Exercise requirements — Beginning with the line where "Model this object" appears, restate the lines word for word through the last one in the listing.

Data to process —
★ ★ ★
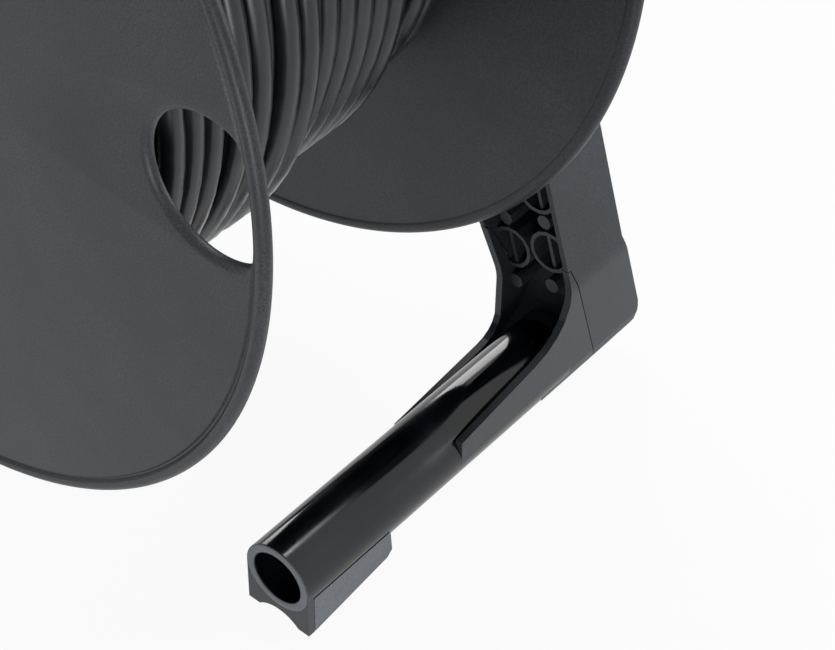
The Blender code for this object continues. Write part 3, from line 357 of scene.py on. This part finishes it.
def moulded_rubber(name, colour, roughness, pit):
    """Moulded rubber: dull and near black, with fine pits from the mould and a dusty bloom."""
    made = bpy.data.materials.new(name)
    made.use_nodes = True
    tree = made.node_tree
    shader = tree.nodes["Principled BSDF"]
    place = add_node(tree, "ShaderNodeTexCoord").outputs["Object"]
    pits = add_node(tree, "ShaderNodeTexNoise", [("Vector", place)], Scale=1 / pit, Detail=3.0)
    # Bloom and handling marks lie about 9 mm apart
    bloom = add_node(
        tree, "ShaderNodeTexNoise", [("Vector", place)], Scale=1 / (9 * mm), Detail=4.0
    )
    tone = add_node(tree, "ShaderNodeValToRGB", [("Fac", bloom.outputs["Fac"])])
    tone.color_ramp.elements[0].position = 0.35
    tone.color_ramp.elements[0].color = hex_colour(colour)
    tone.color_ramp.elements[1].position = 0.75
    tone.color_ramp.elements[1].color = [1.5 * c for c in hex_colour(colour)[:3]] + [1]
    bump = add_node(
        tree,
        "ShaderNodeBump",
        [("Height", pits.outputs["Fac"])],
        Strength=0.3,
        Distance=pit / 4,
    )
    tree.links.new(tone.outputs["Color"], shader.inputs["Base Color"])
    tree.links.new(bump.outputs["Normal"], shader.inputs["Normal"])
    shader.inputs["Roughness"].default_value = roughness
    shader.inputs["IOR"].default_value = 1.52
    return made


def anodised_aluminium(name, colour):
    """Black anodised turned aluminium: dark, satin, with fine turning lines round the axis."""
    made = bpy.data.materials.new(name)
    made.use_nodes = True
    tree = made.node_tree
    shader = tree.nodes["Principled BSDF"]
    place = add_node(tree, "ShaderNodeTexCoord").outputs["Object"]
    # Turning lines are 0.1 mm apart, drawn at 0.5 mm
    lines = add_node(
        tree, "ShaderNodeTexNoise", [("Vector", place)], Scale=1 / (0.5 * mm), Detail=2.0
    )
    gloss = add_node(
        tree,
        "ShaderNodeMapRange",
        [("Value", lines.outputs["Fac"])],
        To_Min=0.28,
        To_Max=0.46,
    )
    bump = add_node(
        tree,
        "ShaderNodeBump",
        [("Height", lines.outputs["Fac"])],
        Strength=0.12,
        Distance=0.05 * mm,
    )
    tree.links.new(gloss.outputs["Result"], shader.inputs["Roughness"])
    tree.links.new(bump.outputs["Normal"], shader.inputs["Normal"])
    shader.inputs["Base Color"].default_value = hex_colour(colour)
    shader.inputs["Metallic"].default_value = 0.85
    return made


BOOT_RUBBER = moulded_rubber("Moulded black rubber", "1d1e20", 0.62, 0.7 * mm)
SHELL_FINISH = anodised_aluminium("Black anodised aluminium", "34363a")
for end in ("inner", "outer"):
    finish_node(f"{end}_boot", BOOT_RUBBER)
    finish_node(f"{end}_cap", BOOT_RUBBER)
    finish_node(f"{end}_shell", SHELL_FINISH)
    finish_node(f"{end}_ring", SHELL_FINISH)


# Drum flanges
# Two discs of dark grey ABS, injection moulded with a fine spark-eroded grain. A shallow groove
# and a rounded bead run round each rim. The near flange has a round finger hole, which the rim
# band cuts off on one side, and the far one carries the bearing's boss.

FLANGE_R = 155 * mm
WEB_IN = 69.8 * mm
WEB_OUT = 72.8 * mm
BEAD_R = 2.0 * mm
BEAD_X = 71.3 * mm
RIM_EDGE_R = 151 * mm
HOLE_R = 20 * mm
HOLE_OUT = 138.7 * mm
HOLE_ANGLE = math.radians(3.2)
HOLE_LAND = 0.6 * mm
HOLE_LIP = 2.0 * mm
TIE_R = 67 * mm
TIE_HOLE_R = 2.8 * mm
TIE_ANGLES = [math.radians(45 + 90 * k) for k in range(4)]
CUP_OPENING_R = 62.8 * mm
BOSS_R = 19 * mm
BOSS_BORE_R = 12.2 * mm
BOSS_END_X = 54.8 * mm
HOLE_POINTS = 96
HOLE_CORNER = 14  # the higher, the sharper the corners where the hole meets the rim band
BEAD_STEPS = 16
ROUND_STEPS = 240
SHARP_FROM = math.radians(38)


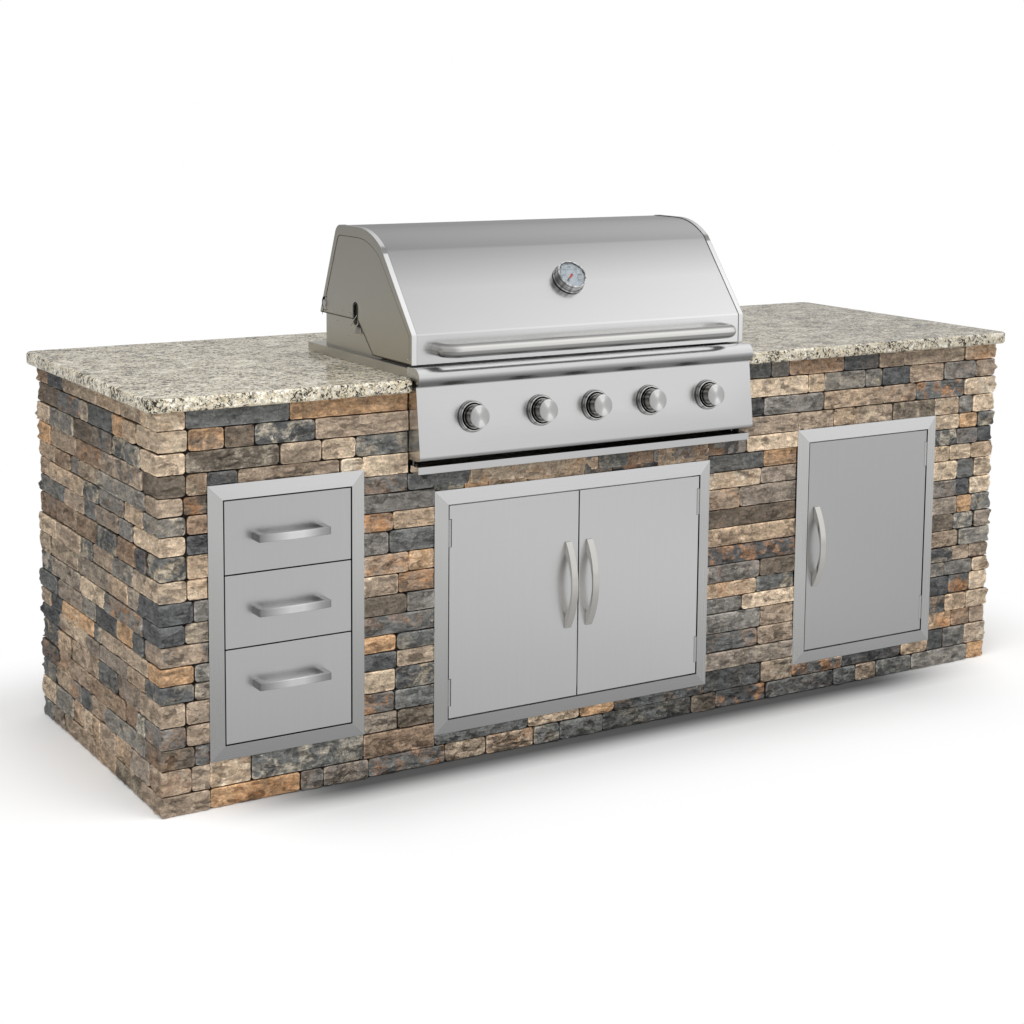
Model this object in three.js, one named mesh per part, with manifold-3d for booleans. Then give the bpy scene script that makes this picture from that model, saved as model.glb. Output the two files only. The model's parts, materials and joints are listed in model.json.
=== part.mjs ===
★ ★ ★
Task result —
Model this object in three.js, one named mesh per part, with manifold-3d for booleans. Then give the bpy scene script that makes this picture from that model, saved as model.glb. Output the two files only. The model's parts, materials and joints are listed in model.json.
=== part.mjs ===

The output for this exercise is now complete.